En junio de 2011, poco después de que las cargas del Ejército sirio contra manifestantes civiles convirtiesen una protesta pacífica en una guerra civil que ya ha dejado más de 93.000 muertos, según la ONU, Um Fadi, ama de casa con diez hijos (el último, de apenas un año), decidió marcharse a Deraa, el corazón de las revueltas contra Damasco, con su hermano. “No podía aguantar más”, dice Mama, “no es fácil ver la situación, la gente que muere, y no hacer nada, si no es mi hijo, es el de mi vecino”.
“Me fui al frente sin ningún entrenamiento”, se ríe, “y empecé llevando de un lado a otro la munición”. Mama aún no disparaba, pero acumuló suficiente nervio en primera línea como para mandar callar a su hermano, combatiente en las filas de Gorabat as-Sham, cuando la interrumpe. “La vi con un rifle y lo hacía tan bien que yo fui a coger un arma más grande”, bromea el veterano Taha, “no podría estar más orgulloso”.
Cuando un año después regresó a casa, en Alepo, para participar en la ofensiva, ya se había hecho un nombre y decenas de voluntarias comenzaron a llamar a su puerta. “Yo solo las animo, no les incito, ellas vienen a mí”.

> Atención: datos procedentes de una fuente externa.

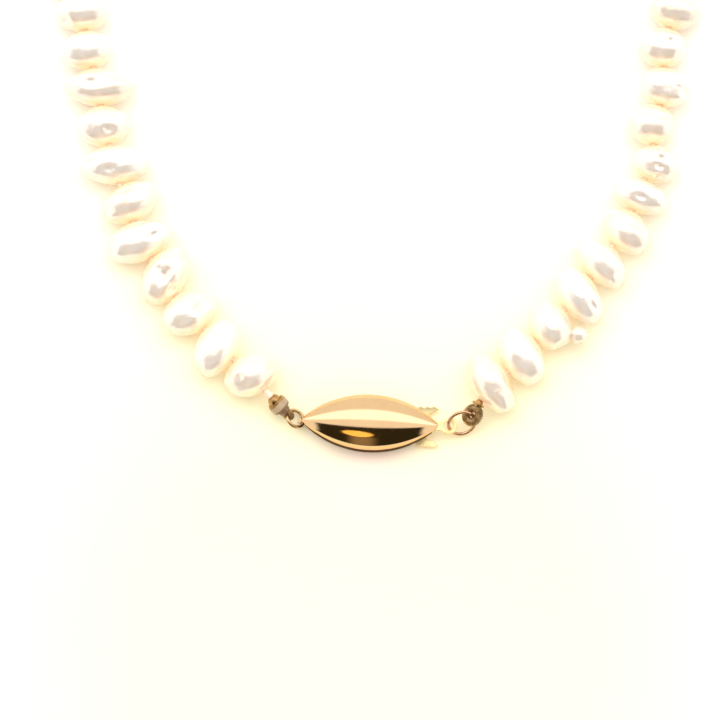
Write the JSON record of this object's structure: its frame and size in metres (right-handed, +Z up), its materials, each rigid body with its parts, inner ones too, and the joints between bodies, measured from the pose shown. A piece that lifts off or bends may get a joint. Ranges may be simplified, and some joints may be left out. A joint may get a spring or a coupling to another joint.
{
  "type": "pearl necklace",
  "caption": "Single-strand baroque pearl necklace with a gold marquise spring-tongue clasp, jump rings and wire-covered thread loops, lying closed in an oval loop.",
  "frame": {"origin": "middle of the flat back of the clasp, on the surface that the necklace lies on", "axes": "+X along the clasp to the wearer's-right ring end, +Y away from the clasp across the loop, +Z up off the surface, out of the clasp's domed face"},
  "size_m": [0.0933, 0.1724, 0.005],
  "materials": {
    "pearl": "lustrous cream nacre",
    "polished_gold": "polished yellow gold plate",
    "gold_strip": "bright rolled gold strip",
    "gold_wire": "drawn gold wire",
    "copper_wire": "worn coppery gold wire",
    "bullion": "dark tarnished coiled wire",
    "wrap": "waxed brown thread wrap",
    "silk": "twisted cream silk"
  },
  "bodies": {
    "clasp": {"clasp_front_shell": "polished_gold", "clasp_back_shell": "polished_gold", "clasp_catch_bar": "gold_wire", "left_lug": "gold_wire"},
    "tongue": {"tongue_leaf": "gold_strip"},
    "thumb_spring": {"tongue_spring": "gold_strip"},
    "left_ring": {"left_ring": "gold_wire"},
    "left_loop": {"left_wire_loop": "bullion", "left_end_knot": "wrap", "left_thread": "silk"},
    "right_ring": {"right_ring": "copper_wire"},
    "right_loop": {"right_wire_loop": "bullion", "right_end_knot": "wrap", "right_thread": "silk"},
    "left_pearl_01": {"left_pearl_01": "pearl"},
    "left_pearl_02": {"left_pearl_02": "pearl"},
    "left_pearl_03": {"left_pearl_03": "pearl"},
    "left_pearl_04": {"left_pearl_04": "pearl"},
    "left_pearl_05": {"left_pearl_05": "pearl"},
    "left_pearl_06": {"left_pearl_06": "pearl"},
    "left_pearl_07": {"left_pearl_07": "pearl"},
    "left_pearl_08": {"left_pearl_08": "pearl"},
    "left_pearl_09": {"left_pearl_09": "pearl"},
    "left_pearl_10": {"left_pearl_10": "pearl"},
    "left_pearl_11": {"left_pearl_11": "pearl"},
    "left_pearl_12": {"left_pearl_12": "pearl"},
    "left_pearls_13_15": {"left_pearls_13_15": "pearl"},
    "left_pearls_16_18": {"left_pearls_16_18": "pearl"},
    "left_pearls_19_21": {"left_pearls_19_21": "pearl"},
    "left_pearls_22_24": {"left_pearls_22_24": "pearl"},
    "left_pearls_25_27": {"left_pearls_25_27": "pearl"},
    "left_pearls_28_30": {"left_pearls_28_30": "pearl"},
    "left_pearls_31_33": {"left_pearls_31_33": "pearl"},
    "left_pearls_34_36": {"left_pearls_34_36": "pearl"},
    "left_pearls_37_39": {"left_pearls_37_39": "pearl"},
    "left_pearls_40_42": {"left_pearls_40_42": "pearl"},
    "right_pearl_01": {"right_pearl_01": "pearl"},
    "right_pearl_02": {"right_pearl_02": "pearl"},
    "right_pearl_03": {"right_pearl_03": "pearl"},
    "right_pearl_04": {"right_pearl_04": "pearl"},
    "right_pearl_05": {"right_pearl_05": "pearl"},
    "right_pearl_06": {"right_pearl_06": "pearl"},
    "right_pearl_07": {"right_pearl_07": "pearl"},
    "right_pearl_08": {"right_pearl_08": "pearl"},
    "right_pearl_09": {"right_pearl_09": "pearl"},
    "right_pearl_10": {"right_pearl_10": "pearl"},
    "right_pearl_11": {"right_pearl_11": "pearl"},
    "right_pearl_12": {"right_pearl_12": "pearl"},
    "right_pearls_13_15": {"right_pearls_13_15": "pearl"},
    "right_pearls_16_18": {"right_pearls_16_18": "pearl"},
    "right_pearls_19_21": {"right_pearls_19_21": "pearl"},
    "right_pearls_22_24": {"right_pearls_22_24": "pearl"},
    "right_pearls_25_27": {"right_pearls_25_27": "pearl"},
    "right_pearls_28_30": {"right_pearls_28_30": "pearl"},
    "right_pearls_31_33": {"right_pearls_31_33": "pearl"},
    "right_pearls_34_36": {"right_pearls_34_36": "pearl"},
    "right_pearls_37_39": {"right_pearls_37_39": "pearl"},
    "right_pearls_40_42": {"right_pearls_40_42": "pearl"}
  },
  "joints": [
    {"name": "clasp_release", "type": "slide", "parent": "clasp", "child": "tongue", "axis": [1, 0, 0], "range_m": [0, 0.0075]},
    {"name": "thumb_press", "type": "hinge", "parent": "tongue", "child": "thumb_spring", "pos_m": [-0.00355, 0, 0.00113], "axis": [0, -1, 0], "range_deg": [0, 1.6], "stiffness_Nm_per_rad": 0.05},
    {"name": "left_ring_lift", "type": "hinge", "parent": "clasp", "child": "left_ring", "pos_m": [-0.0074, 0, 0.00062], "axis": [0, 1, 0], "range_deg": [0, 25]},
    {"name": "right_ring_lift", "type": "hinge", "parent": "tongue", "child": "right_ring", "pos_m": [0.00946, 0, 0.00172], "axis": [0, -1, 0], "range_deg": [0, 22]},
    {"name": "left_loop_swing", "type": "hinge", "parent": "left_ring", "child": "left_loop", "pos_m": [-0.00915, 0.00062, 0.00144], "axis": [0.2365, 0.9716, 0], "range_deg": [0, 25]},
    {"name": "right_loop_swing", "type": "hinge", "parent": "right_ring", "child": "right_loop", "pos_m": [0.01131, 0.00127, 0.00229], "axis": [0.6404, -0.4192, -0.6436], "range_deg": [0, 25]},
    {"name": "left_lift_01", "type": "hinge", "parent": "left_loop", "child": "left_pearl_01", "pos_m": [-0.0117, 0.0029, 0.0025], "axis": [0.6643, 0.7474, 0], "range_deg": [0, 12]},
    {"name": "right_lift_01", "type": "hinge", "parent": "right_loop", "child": "right_pearl_01", "pos_m": [0.0121, 0.0029, 0.0025], "axis": [0.7459, -0.666, 0], "range_deg": [0, 12]},
    {"name": "left_sway_02", "type": "hinge", "parent": "left_pearl_01", "child": "left_pearl_02", "pos_m": [-0.01528, 0.00609, 0.0025], "axis": [0, 0, 1], "range_deg": [0, 10]},
    {"name": "right_sway_02", "type": "hinge", "parent": "right_pearl_01", "child": "right_pearl_02", "pos_m": [0.01507, 0.00623, 0.0025], "axis": [0, 0, -1], "range_deg": [0, 10]},
    {"name": "left_lift_03", "type": "hinge", "parent": "left_pearl_02", "child": "left_pearl_03", "pos_m": [-0.01879, 0.0095, 0.0025], "axis": [0.7186, 0.6955, 0], "range_deg": [0, 12]},
    {"name": "right_lift_03", "type": "hinge", "parent": "right_pearl_02", "child": "right_pearl_03", "pos_m": [0.0181, 0.00977, 0.0025], "axis": [0.771, -0.6368, 0], "range_deg": [0, 12]},
    {"name": "left_sway_04", "type": "hinge", "parent": "left_pearl_03", "child": "left_pearl_04", "pos_m": [-0.02215, 0.01319, 0.0025], "axis": [0, 0, 1], "range_deg": [0, 10]},
    {"name": "right_sway_04", "type": "hinge", "parent": "right_pearl_03", "child": "right_pearl_04", "pos_m": [0.02107, 0.01349, 0.0025], "axis": [0, 0, -1], "range_deg": [0, 10]},
    {"name": "left_lift_05", "type": "hinge", "parent": "left_pearl_04", "child": "left_pearl_05", "pos_m": [-0.02513, 0.01732, 0.0025], "axis": [0.8443, 0.5358, 0], "range_deg": [0, 12]},
    {"name": "right_lift_05", "type": "hinge", "parent": "right_pearl_04", "child": "right_pearl_05", "pos_m": [0.02383, 0.01724, 0.0025], "axis": [0.8252, -0.5649, 0], "range_deg": [0, 12]},
    {"name": "left_sway_06", "type": "hinge", "parent": "left_pearl_05", "child": "left_pearl_06", "pos_m": [-0.02736, 0.02134, 0.0025], "axis": [0, 0, 1], "range_deg": [0, 10]},
    {"name": "right_sway_06", "type": "hinge", "parent": "right_pearl_05", "child": "right_pearl_06", "pos_m": [0.02617, 0.02092, 0.0025], "axis": [0, 0, -1], "range_deg": [0, 10]},
    {"name": "left_lift_07", "type": "hinge", "parent": "left_pearl_06", "child": "left_pearl_07", "pos_m": [-0.02902, 0.02542, 0.0025], "axis": [0.94, 0.341, 0], "range_deg": [0, 12]},
    {"name": "right_lift_07", "type": "hinge", "parent": "right_pearl_06", "child": "right_pearl_07", "pos_m": [0.02824, 0.02509, 0.0025], "axis": [0.9207, -0.3902, 0], "range_deg": [0, 12]},
    {"name": "left_sway_08", "type": "hinge", "parent": "left_pearl_07", "child": "left_pearl_08", "pos_m": [-0.03051, 0.03008, 0.0025], "axis": [0, 0, 1], "range_deg": [0, 10]},
    {"name": "right_sway_08", "type": "hinge", "parent": "right_pearl_07", "child": "right_pearl_08", "pos_m": [0.0295, 0.02864, 0.0025], "axis": [0, 0, -1], "range_deg": [0, 10]},
    {"name": "left_lift_09", "type": "hinge", "parent": "left_pearl_08", "child": "left_pearl_09", "pos_m": [-0.03162, 0.03434, 0.0025], "axis": [0.9685, 0.2489, 0], "range_deg": [0, 12]},
    {"name": "right_lift_09", "type": "hinge", "parent": "right_pearl_08", "child": "right_pearl_09", "pos_m": [0.03036, 0.03271, 0.0025], "axis": [0.9852, -0.1717, 0], "range_deg": [0, 12]},
    {"name": "left_sway_10", "type": "hinge", "parent": "left_pearl_09", "child": "left_pearl_10", "pos_m": [-0.03273, 0.0387, 0.0025], "axis": [0, 0, 1], "range_deg": [0, 10]},
    {"name": "right_sway_10", "type": "hinge", "parent": "right_pearl_09", "child": "right_pearl_10", "pos_m": [0.03098, 0.03723, 0.0025], "axis": [0, 0, -1], "range_deg": [0, 10]},
    {"name": "left_lift_11", "type": "hinge", "parent": "left_pearl_10", "child": "left_pearl_11", "pos_m": [-0.03389, 0.04306, 0.0025], "axis": [0.9662, 0.2578, 0], "range_deg": [0, 12]},
    {"name": "right_lift_11", "type": "hinge", "parent": "right_pearl_10", "child": "right_pearl_11", "pos_m": [0.03132, 0.04168, 0.0025], "axis": [0.9972, -0.0749, 0], "range_deg": [0, 12]},
    {"name": "left_sway_12", "type": "hinge", "parent": "left_pearl_11", "child": "left_pearl_12", "pos_m": [-0.03502, 0.04731, 0.0025], "axis": [0, 0, 1], "range_deg": [0, 10]},
    {"name": "right_sway_12", "type": "hinge", "parent": "right_pearl_11", "child": "right_pearl_12", "pos_m": [0.03165, 0.04623, 0.0025], "axis": [0, 0, -1], "range_deg": [0, 10]},
    {"name": "left_lift_13", "type": "hinge", "parent": "left_pearl_12", "child": "left_pearls_13_15", "pos_m": [-0.03618, 0.05166, 0.0025], "axis": [0.9654, 0.2607, 0], "range_deg": [0, 12]},
    {"name": "right_lift_13", "type": "hinge", "parent": "right_pearl_12", "child": "right_pearls_13_15", "pos_m": [0.03226, 0.05055, 0.0025], "axis": [0.9883, -0.1528, 0], "range_deg": [0, 12]},
    {"name": "left_sway_16", "type": "hinge", "parent": "left_pearls_13_15", "child": "left_pearls_16_18", "pos_m": [-0.03944, 0.06483, 0.0025], "axis": [0, 0, 1], "range_deg": [0, 10]},
    {"name": "right_sway_16", "type": "hinge", "parent": "right_pearls_13_15", "child": "right_pearls_16_18", "pos_m": [0.03513, 0.0644, 0.0025], "axis": [0, 0, -1], "range_deg": [0, 10]},
    {"name": "left_lift_19", "type": "hinge", "parent": "left_pearls_16_18", "child": "left_pearls_19_21", "pos_m": [-0.04163, 0.07855, 0.0025], "axis": [0.9946, 0.104, 0], "range_deg": [0, 12]},
    {"name": "right_lift_19", "type": "hinge", "parent": "right_pearls_16_18", "child": "right_pearls_19_21", "pos_m": [0.03898, 0.07776, 0.0025], "axis": [0.9652, -0.2614, 0], "range_deg": [0, 12]},
    {"name": "left_sway_22", "type": "hinge", "parent": "left_pearls_19_21", "child": "left_pearls_22_24", "pos_m": [-0.04239, 0.09217, 0.0025], "axis": [0, 0, 1], "range_deg": [0, 10]},
    {"name": "right_sway_22", "type": "hinge", "parent": "right_pearls_19_21", "child": "right_pearls_22_24", "pos_m": [0.0422, 0.091, 0.0025], "axis": [0, 0, -1], "range_deg": [0, 10]},
    {"name": "left_lift_25", "type": "hinge", "parent": "left_pearls_22_24", "child": "left_pearls_25_27", "pos_m": [-0.04304, 0.10613, 0.0025], "axis": [0.9999, 0.0161, 0], "range_deg": [0, 12]},
    {"name": "right_lift_25", "type": "hinge", "parent": "right_pearls_22_24", "child": "right_pearls_25_27", "pos_m": [0.04314, 0.10493, 0.0025], "axis": [1, 0.0072, 0], "range_deg": [0, 12]},
    {"name": "left_sway_28", "type": "hinge", "parent": "left_pearls_25_27", "child": "left_pearls_28_30", "pos_m": [-0.04232, 0.11981, 0.0025], "axis": [0, 0, 1], "range_deg": [0, 10]},
    {"name": "right_sway_28", "type": "hinge", "parent": "right_pearls_25_27", "child": "right_pearls_28_30", "pos_m": [0.04231, 0.1192, 0.0025], "axis": [0, 0, -1], "range_deg": [0, 10]},
    {"name": "left_lift_31", "type": "hinge", "parent": "left_pearls_28_30", "child": "left_pearls_31_33", "pos_m": [-0.03929, 0.1335, 0.0025], "axis": [0.9488, -0.3158, 0], "range_deg": [0, 12]},
    {"name": "right_lift_31", "type": "hinge", "parent": "right_pearls_28_30", "child": "right_pearls_31_33", "pos_m": [0.03939, 0.13292, 0.0025], "axis": [0.9534, 0.3016, 0], "range_deg": [0, 12]},
    {"name": "left_sway_34", "type": "hinge", "parent": "left_pearls_31_33", "child": "left_pearls_34_36", "pos_m": [-0.03351, 0.14598, 0.0025], "axis": [0, 0, 1], "range_deg": [0, 10]},
    {"name": "right_sway_34", "type": "hinge", "parent": "right_pearls_31_33", "child": "right_pearls_34_36", "pos_m": [0.03383, 0.1455, 0.0025], "axis": [0, 0, -1], "range_deg": [0, 10]},
    {"name": "left_lift_37", "type": "hinge", "parent": "left_pearls_34_36", "child": "left_pearls_37_39", "pos_m": [-0.02499, 0.15644, 0.0025], "axis": [0.6779, -0.7352, 0], "range_deg": [0, 12]},
    {"name": "right_lift_37", "type": "hinge", "parent": "right_pearls_34_36", "child": "right_pearls_37_39", "pos_m": [0.02499, 0.15645, 0.0025], "axis": [0.6775, 0.7355, 0], "range_deg": [0, 12]},
    {"name": "left_sway_40", "type": "hinge", "parent": "left_pearls_37_39", "child": "left_pearls_40_42", "pos_m": [-0.01343, 0.16394, 0.0025], "axis": [0, 0, 1], "range_deg": [0, 10]},
    {"name": "right_sway_40", "type": "hinge", "parent": "right_pearls_37_39", "child": "right_pearls_40_42", "pos_m": [0.01343, 0.16394, 0.0025], "axis": [0, 0, -1], "range_deg": [0, 10]}
  ]
}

La katiba nació por una necesidad logística. “Necesitábamos a las chicas para registrar mujeres”, apunta Abu Musafar, líder del frente Al-Shabab al-Suriye, implantado en el barrio de Al-Sajur. Así saltaron las mujeres de las cocinas de la retaguardia, donde preparaban el rancho a sus hijos, maridos y hermanos, a los puestos de control que aún salpican las calles de la zona rebelde, “para pillar a los shabiha (matones del régimen) que iban vestidos de mujer”, según Um Fadi.
Su andar de hiyab y abaya hasta los tobillos convierte a estas mujeres en el centro de atención, lejos de la apariencia de uniforme militar de otras combatientes como las milicianas kurdas del YPG (Unidades kurdas de Protección Popular, en siglas kurdas) apostadas a lo largo de la frontera turca, en el camino hacia Raqqa, al noroeste de Siria. Las mujeres, también están en guerra. “Ellas son miembros del Ejército Libre Sirio (ELS)”, dice Abu Musafar, “no tienen por qué tener miedo y quedarse en casa”.
Rihad fue una de las primeras en apuntarse, recién llegada de Homs, donde apoyaba la revolución haciendo trabajo humanitario, hasta que perdió a su familia al completo. “Éramos cinco chicos y seis chicas, todos están muertos”, cuenta. Sola, se decidió por las armas. “Vine a Alepo a luchar y conocí a Mama”, cuenta.
Su caso no es extraordinario. Rabia, de 27 años, perdió a su marido en Bab Amr, uno de los frentes más fieros de Homs, situada en la carretera que une la capital siria con Tartus, en la costa de mayoría alawí (la secta de la familia El Asad). “Luchábamos juntos”, dice. Eso fue antes de encontrar a su hijo de dos años y medio muerto en la cama por el disparo de un francotirador apostado frente a su ventana.
“Cuando llegué”, continúa Rihad, “descubrí que todos los combatientes eran mis hermanos y todas la chicas eran mis hermanas”. “Incluso tengo una Mama”, dice en referencia a Um Fadi, “ellos me lo han dado todo”, incluso un marido con quien comparte casa y línea de fuego.
Pero le puede la memoria. “Echo de menos mi barrio, mi tierra, mi casa y mis vecinos”, solloza bajo un velo negro que le cubre toda la cara, “echo de menos a mi familia, espero volver a Homs y rezar en la mezquita de Khaled bin el-Walid (nombrada por uno de los conquistadores de la Siria musulmana y centro de las protestas en la ciudad, bombardeado en 2012)”. Su cruzada revolucionaria se ha convertido en venganza. “Espero que el régimen caiga y Siria sea libre”, reivindica, “tan grande como el sufrimiento en Siria, así es mi odio contra Bachar”.